Descrivendo la complessa stratificazione sociale di Haiti, divisa tra proprietari e manovalanza bianca, mulatti, neri affrancati e la moltitudine degli schiavi, James mostra come nell’isola, e come in ogni meccanismo rivoluzionario, si generò ben presto una durissima polarizzazione tra padroni e schiavi (una sorta di proletariato coloniale), interpretata dall’autore come un moderno scontro di classe non riconducibile esclusivamente a una dialettica razziale tra bianchi e neri.

Il marxista James, che non dimentica il ruolo della personalità nella storia, esalta, non senza rilevarne importanti contraddizioni, la personalità e la politica di Toussaint L’Ouverture, il nero libero che dal caos haitiano "avrebbe gettato le basi di uno stato negro che perdura ancora oggi", ma ad essere enfatizzata è soprattutto la capacità di Toussaint di rappresentare i bisogni e le aspirazioni della grande massa degli schiavi.

Maddison Smart Bell nella sua biografia, uscita nel 2007, parla di catalytic role di Touissant in grado di mettere la Francia di fronte ai limiti dell’universalismo della libertà e dei diritti limitati all’Europa: "capo di una massa arretrata e ignorante, egli fu comunque all’avanguardia del grande movimento storico del suo tempo.

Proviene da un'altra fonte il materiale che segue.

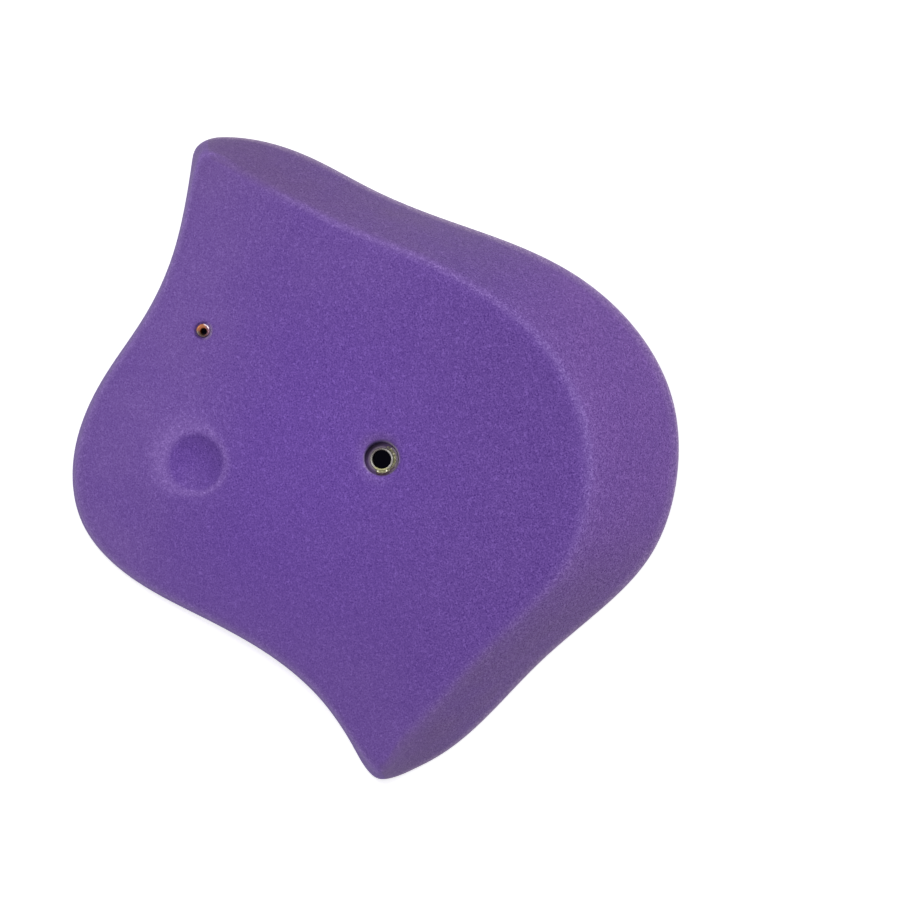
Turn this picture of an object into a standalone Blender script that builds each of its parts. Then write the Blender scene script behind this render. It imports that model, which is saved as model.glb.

I neri stavano facendo la loro parte nella distruzione del feudalesimo europeo iniziata con la Rivoluzione Francese, e libertà e uguaglianza, le parole d’ordine della rivoluzione, significano molto più per loro che per qualsiasi francese"

James, ma si ricordi Black Reconstruction di W.E. du Bois del 1935, inaugura conI giacobini neri la messa in crisi della storiografia eurocentrica fondata su una visione geometrica tra periferia e centro e su una visone gerarchica tra cuore della storia universale e marginalità subalterna, e fa di una colonia dell’Atlantico la punta più avanzata delle idee illuministe, più della stessa Francia, tanto che lo stesso storico dirà in seguito che nessuna storia occidentale può escludere dal proprio racconto la storia delle Antille Francesi e del loro formidabile appropriarsi dei principi rivoluzionari.

Diversamente da V.S. Naipaul, premio Nobel nel 2001 e maggior scrittore di Trinidad, per il quale nelle Indie occidentali non è mai stato creato niente di interessante, per James, che non cadrà mai in una sorta di etnocentrismo alla rovescia, Haiti ha una storia e la deve a figure come Toussaint, Henry Christophe, Jean-Jacques Dessalines. Dirà James in una conversazione del 1986:

"Mi ero stancato di leggere che gli indo-occidentali erano oppressi, che eravamo neri e miserabili, che eravamo stati deportati dall’Africa, che vivevamo lì e che eravamo sfruttati, e dissi – lo dissi quando vivevo ancora nei Caraibi – mi sono stancato di tutto questo. Ci deve essere qualcosa sugli indo-occidentali a parte essere sfruttati. E allora mi sono detto, devo scrivere la storia della rivoluzione di Haiti".